## Supplied information
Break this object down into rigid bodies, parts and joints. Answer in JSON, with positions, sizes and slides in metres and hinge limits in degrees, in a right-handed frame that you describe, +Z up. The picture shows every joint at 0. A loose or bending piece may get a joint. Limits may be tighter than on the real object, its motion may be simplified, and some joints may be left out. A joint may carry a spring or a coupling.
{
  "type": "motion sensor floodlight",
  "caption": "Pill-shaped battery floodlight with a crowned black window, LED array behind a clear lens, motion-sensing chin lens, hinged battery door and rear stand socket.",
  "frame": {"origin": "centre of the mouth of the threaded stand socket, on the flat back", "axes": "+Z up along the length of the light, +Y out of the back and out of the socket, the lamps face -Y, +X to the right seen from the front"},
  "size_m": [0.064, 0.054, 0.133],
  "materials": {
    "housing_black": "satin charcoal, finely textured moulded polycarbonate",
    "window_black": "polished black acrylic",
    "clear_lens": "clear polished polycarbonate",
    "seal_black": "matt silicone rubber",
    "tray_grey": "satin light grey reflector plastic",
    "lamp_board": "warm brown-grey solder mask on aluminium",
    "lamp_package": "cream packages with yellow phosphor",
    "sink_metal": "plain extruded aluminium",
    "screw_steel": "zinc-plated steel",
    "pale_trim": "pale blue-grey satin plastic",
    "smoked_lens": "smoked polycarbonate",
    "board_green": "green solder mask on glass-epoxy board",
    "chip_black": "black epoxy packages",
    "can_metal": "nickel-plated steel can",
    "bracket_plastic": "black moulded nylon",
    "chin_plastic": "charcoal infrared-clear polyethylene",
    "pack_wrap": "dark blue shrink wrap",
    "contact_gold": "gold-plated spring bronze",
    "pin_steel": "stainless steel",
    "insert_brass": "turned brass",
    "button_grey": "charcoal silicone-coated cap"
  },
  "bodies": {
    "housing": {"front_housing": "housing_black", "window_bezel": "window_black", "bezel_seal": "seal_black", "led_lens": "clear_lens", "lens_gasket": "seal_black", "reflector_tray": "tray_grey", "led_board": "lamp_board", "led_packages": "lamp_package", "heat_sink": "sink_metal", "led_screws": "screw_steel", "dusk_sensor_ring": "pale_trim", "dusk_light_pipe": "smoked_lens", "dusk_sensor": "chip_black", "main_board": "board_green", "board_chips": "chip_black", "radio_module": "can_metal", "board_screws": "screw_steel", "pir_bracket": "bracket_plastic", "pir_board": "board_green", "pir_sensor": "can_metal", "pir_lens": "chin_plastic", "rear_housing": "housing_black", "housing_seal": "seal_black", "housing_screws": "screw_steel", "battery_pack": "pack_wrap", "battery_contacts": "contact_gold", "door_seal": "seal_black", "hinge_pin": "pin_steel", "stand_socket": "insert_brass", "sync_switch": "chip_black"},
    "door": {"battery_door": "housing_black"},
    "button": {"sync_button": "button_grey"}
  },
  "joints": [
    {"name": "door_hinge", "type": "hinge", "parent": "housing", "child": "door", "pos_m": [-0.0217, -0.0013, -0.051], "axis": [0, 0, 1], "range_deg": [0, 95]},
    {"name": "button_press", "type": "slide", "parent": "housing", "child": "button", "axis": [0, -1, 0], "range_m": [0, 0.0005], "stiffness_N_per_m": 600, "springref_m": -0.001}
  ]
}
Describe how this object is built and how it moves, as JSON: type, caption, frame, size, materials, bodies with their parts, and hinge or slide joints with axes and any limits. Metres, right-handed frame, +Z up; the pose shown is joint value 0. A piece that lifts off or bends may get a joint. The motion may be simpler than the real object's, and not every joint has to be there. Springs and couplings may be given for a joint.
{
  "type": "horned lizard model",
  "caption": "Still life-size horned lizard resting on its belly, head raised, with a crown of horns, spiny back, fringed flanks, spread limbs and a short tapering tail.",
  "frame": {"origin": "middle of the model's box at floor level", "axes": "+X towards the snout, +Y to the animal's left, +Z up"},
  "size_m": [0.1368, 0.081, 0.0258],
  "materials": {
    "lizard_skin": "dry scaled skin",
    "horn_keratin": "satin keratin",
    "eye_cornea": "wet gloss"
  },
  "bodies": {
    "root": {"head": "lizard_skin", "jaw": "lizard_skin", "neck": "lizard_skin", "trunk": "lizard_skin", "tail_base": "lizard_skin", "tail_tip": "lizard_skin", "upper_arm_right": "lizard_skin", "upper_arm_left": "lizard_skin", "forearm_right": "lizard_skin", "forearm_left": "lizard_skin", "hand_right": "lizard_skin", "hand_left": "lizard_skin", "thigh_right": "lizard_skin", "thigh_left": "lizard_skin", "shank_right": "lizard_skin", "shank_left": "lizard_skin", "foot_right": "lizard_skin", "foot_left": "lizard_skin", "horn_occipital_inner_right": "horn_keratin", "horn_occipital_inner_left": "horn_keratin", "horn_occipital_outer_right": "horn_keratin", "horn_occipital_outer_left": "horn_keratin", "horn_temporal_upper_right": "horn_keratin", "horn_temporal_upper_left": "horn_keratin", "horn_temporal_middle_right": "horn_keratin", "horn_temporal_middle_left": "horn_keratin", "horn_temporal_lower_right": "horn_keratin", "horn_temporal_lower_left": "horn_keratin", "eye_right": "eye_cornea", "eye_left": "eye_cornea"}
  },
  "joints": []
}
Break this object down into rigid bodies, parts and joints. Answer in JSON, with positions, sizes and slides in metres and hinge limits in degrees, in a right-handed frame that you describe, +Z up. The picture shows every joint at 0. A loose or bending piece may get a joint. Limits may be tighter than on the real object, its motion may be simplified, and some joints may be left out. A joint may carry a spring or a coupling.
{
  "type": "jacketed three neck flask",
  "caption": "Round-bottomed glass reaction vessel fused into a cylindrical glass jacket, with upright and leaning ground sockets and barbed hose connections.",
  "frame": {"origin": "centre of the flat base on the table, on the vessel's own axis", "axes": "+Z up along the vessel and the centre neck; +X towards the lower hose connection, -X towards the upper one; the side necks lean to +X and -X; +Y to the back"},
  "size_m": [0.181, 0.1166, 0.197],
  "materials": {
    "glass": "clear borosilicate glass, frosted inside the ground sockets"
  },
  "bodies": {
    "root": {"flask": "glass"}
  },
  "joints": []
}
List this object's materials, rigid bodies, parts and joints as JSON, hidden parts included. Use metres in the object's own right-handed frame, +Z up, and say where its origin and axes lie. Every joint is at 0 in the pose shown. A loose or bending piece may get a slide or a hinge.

## Short task
Repeat each record exactly, leaving nothing out.

## Answer to this exercise
Break this object down into rigid bodies, parts and joints. Answer in JSON, with positions, sizes and slides in metres and hinge limits in degrees, in a right-handed frame that you describe, +Z up. The picture shows every joint at 0. A loose or bending piece may get a joint. Limits may be tighter than on the real object, its motion may be simplified, and some joints may be left out. A joint may carry a spring or a coupling.
{
  "type": "motion sensor floodlight",
  "caption": "Pill-shaped battery floodlight with a crowned black window, LED array behind a clear lens, motion-sensing chin lens, hinged battery door and rear stand socket.",
  "frame": {"origin": "centre of the mouth of the threaded stand socket, on the flat back", "axes": "+Z up along the length of the light, +Y out of the back and out of the socket, the lamps face -Y, +X to the right seen from the front"},
  "size_m": [0.064, 0.054, 0.133],
  "materials": {
    "housing_black": "satin charcoal, finely textured moulded polycarbonate",
    "window_black": "polished black acrylic",
    "clear_lens": "clear polished polycarbonate",
    "seal_black": "matt silicone rubber",
    "tray_grey": "satin light grey reflector plastic",
    "lamp_board": "warm brown-grey solder mask on aluminium",
    "lamp_package": "cream packages with yellow phosphor",
    "sink_metal": "plain extruded aluminium",
    "screw_steel": "zinc-plated steel",
    "pale_trim": "pale blue-grey satin plastic",
    "smoked_lens": "smoked polycarbonate",
    "board_green": "green solder mask on glass-epoxy board",
    "chip_black": "black epoxy packages",
    "can_metal": "nickel-plated steel can",
    "bracket_plastic": "black moulded nylon",
    "chin_plastic": "charcoal infrared-clear polyethylene",
    "pack_wrap": "dark blue shrink wrap",
    "contact_gold": "gold-plated spring bronze",
    "pin_steel": "stainless steel",
    "insert_brass": "turned brass",
    "button_grey": "charcoal silicone-coated cap"
  },
  "bodies": {
    "housing": {"front_housing": "housing_black", "window_bezel": "window_black", "bezel_seal": "seal_black", "led_lens": "clear_lens", "lens_gasket": "seal_black", "reflector_tray": "tray_grey", "led_board": "lamp_board", "led_packages": "lamp_package", "heat_sink": "sink_metal", "led_screws": "screw_steel", "dusk_sensor_ring": "pale_trim", "dusk_light_pipe": "smoked_lens", "dusk_sensor": "chip_black", "main_board": "board_green", "board_chips": "chip_black", "radio_module": "can_metal", "board_screws": "screw_steel", "pir_bracket": "bracket_plastic", "pir_board": "board_green", "pir_sensor": "can_metal", "pir_lens": "chin_plastic", "rear_housing": "housing_black", "housing_seal": "seal_black", "housing_screws": "screw_steel", "battery_pack": "pack_wrap", "battery_contacts": "contact_gold", "door_seal": "seal_black", "hinge_pin": "pin_steel", "stand_socket": "insert_brass", "sync_switch": "chip_black"},
    "door": {"battery_door": "housing_black"},
    "button": {"sync_button": "button_grey"}
  },
  "joints": [
    {"name": "door_hinge", "type": "hinge", "parent": "housing", "child": "door", "pos_m": [-0.0217, -0.0013, -0.051], "axis": [0, 0, 1], "range_deg": [0, 95]},
    {"name": "button_press", "type": "slide", "parent": "housing", "child": "button", "axis": [0, -1, 0], "range_m": [0, 0.0005], "stiffness_N_per_m": 600, "springref_m": -0.001}
  ]
}
Describe how this object is built and how it moves, as JSON: type, caption, frame, size, materials, bodies with their parts, and hinge or slide joints with axes and any limits. Metres, right-handed frame, +Z up; the pose shown is joint value 0. A piece that lifts off or bends may get a joint. The motion may be simpler than the real object's, and not every joint has to be there. Springs and couplings may be given for a joint.
{
  "type": "horned lizard model",
  "caption": "Still life-size horned lizard resting on its belly, head raised, with a crown of horns, spiny back, fringed flanks, spread limbs and a short tapering tail.",
  "frame": {"origin": "middle of the model's box at floor level", "axes": "+X towards the snout, +Y to the animal's left, +Z up"},
  "size_m": [0.1368, 0.081, 0.0258],
  "materials": {
    "lizard_skin": "dry scaled skin",
    "horn_keratin": "satin keratin",
    "eye_cornea": "wet gloss"
  },
  "bodies": {
    "root": {"head": "lizard_skin", "jaw": "lizard_skin", "neck": "lizard_skin", "trunk": "lizard_skin", "tail_base": "lizard_skin", "tail_tip": "lizard_skin", "upper_arm_right": "lizard_skin", "upper_arm_left": "lizard_skin", "forearm_right": "lizard_skin", "forearm_left": "lizard_skin", "hand_right": "lizard_skin", "hand_left": "lizard_skin", "thigh_right": "lizard_skin", "thigh_left": "lizard_skin", "shank_right": "lizard_skin", "shank_left": "lizard_skin", "foot_right": "lizard_skin", "foot_left": "lizard_skin", "horn_occipital_inner_right": "horn_keratin", "horn_occipital_inner_left": "horn_keratin", "horn_occipital_outer_right": "horn_keratin", "horn_occipital_outer_left": "horn_keratin", "horn_temporal_upper_right": "horn_keratin", "horn_temporal_upper_left": "horn_keratin", "horn_temporal_middle_right": "horn_keratin", "horn_temporal_middle_left": "horn_keratin", "horn_temporal_lower_right": "horn_keratin", "horn_temporal_lower_left": "horn_keratin", "eye_right": "eye_cornea", "eye_left": "eye_cornea"}
  },
  "joints": []
}
Break this object down into rigid bodies, parts and joints. Answer in JSON, with positions, sizes and slides in metres and hinge limits in degrees, in a right-handed frame that you describe, +Z up. The picture shows every joint at 0. A loose or bending piece may get a joint. Limits may be tighter than on the real object, its motion may be simplified, and some joints may be left out. A joint may carry a spring or a coupling.
{
  "type": "jacketed three neck flask",
  "caption": "Round-bottomed glass reaction vessel fused into a cylindrical glass jacket, with upright and leaning ground sockets and barbed hose connections.",
  "frame": {"origin": "centre of the flat base on the table, on the vessel's own axis", "axes": "+Z up along the vessel and the centre neck; +X towards the lower hose connection, -X towards the upper one; the side necks lean to +X and -X; +Y to the back"},
  "size_m": [0.181, 0.1166, 0.197],
  "materials": {
    "glass": "clear borosilicate glass, frosted inside the ground sockets"
  },
  "bodies": {
    "root": {"flask": "glass"}
  },
  "joints": []
}
List this object's materials, rigid bodies, parts and joints as JSON, hidden parts included. Use metres in the object's own right-handed frame, +Z up, and say where its origin and axes lie. Every joint is at 0 in the pose shown. A loose or bending piece may get a slide or a hinge.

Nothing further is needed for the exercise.